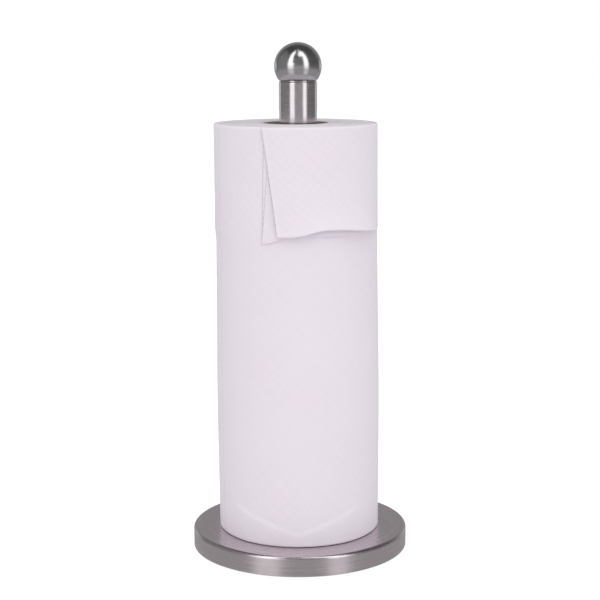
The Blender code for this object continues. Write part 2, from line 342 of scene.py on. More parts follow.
def grow(name, tree, keys, sharpDeg=40, **values):
    # runs a tree once and keeps its result as a plain mesh
    mesh = bpy.data.meshes.new(name)
    obj = bpy.data.objects.new(name, mesh)
    modifier = obj.modifiers.new(tree.name, "NODES")
    modifier.node_group = tree
    for label, value in values.items():
        modifier[keys[label.replace("_", " ")]] = value
    scene.collection.objects.link(obj)
    flatten(obj)
    obj.data.shade_smooth()
    obj.data.set_sharp_from_angle(angle=math.radians(sharpDeg))
    return obj


turnedGrain = makeTurnedGrain()
handling = makeHandling()
fibres = makeFibres()


def newMaterial(name, colour, roughness, metallic=0.0):
    material = bpy.data.materials.new(name)
    material.use_nodes = True
    tree = material.node_tree
    shader = tree.nodes["Principled BSDF"]
    plug(tree, shader, Base_Color=(*colour, 1.0), Roughness=roughness, Metallic=metallic)
    return material, tree, shader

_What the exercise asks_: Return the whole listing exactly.

_Right answer_:
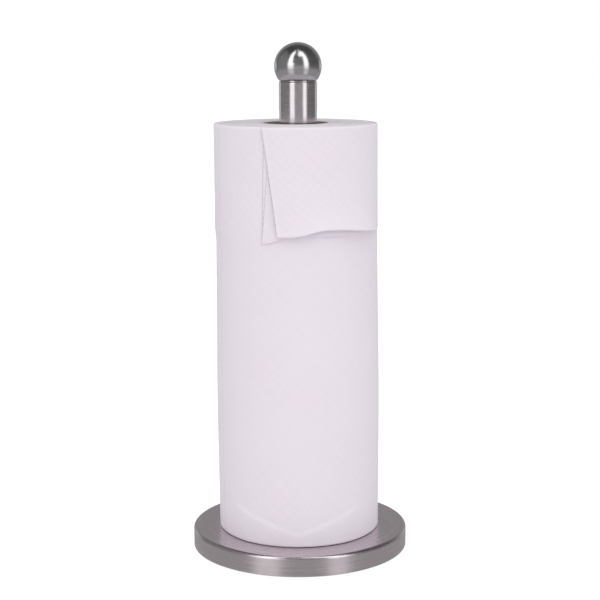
The Blender code for this object continues. Write part 2, from line 342 of scene.py on. More parts follow.
def grow(name, tree, keys, sharpDeg=40, **values):
    # runs a tree once and keeps its result as a plain mesh
    mesh = bpy.data.meshes.new(name)
    obj = bpy.data.objects.new(name, mesh)
    modifier = obj.modifiers.new(tree.name, "NODES")
    modifier.node_group = tree
    for label, value in values.items():
        modifier[keys[label.replace("_", " ")]] = value
    scene.collection.objects.link(obj)
    flatten(obj)
    obj.data.shade_smooth()
    obj.data.set_sharp_from_angle(angle=math.radians(sharpDeg))
    return obj


turnedGrain = makeTurnedGrain()
handling = makeHandling()
fibres = makeFibres()


def newMaterial(name, colour, roughness, metallic=0.0):
    material = bpy.data.materials.new(name)
    material.use_nodes = True
    tree = material.node_tree
    shader = tree.nodes["Principled BSDF"]
    plug(tree, shader, Base_Color=(*colour, 1.0), Roughness=roughness, Metallic=metallic)
    return material, tree, shader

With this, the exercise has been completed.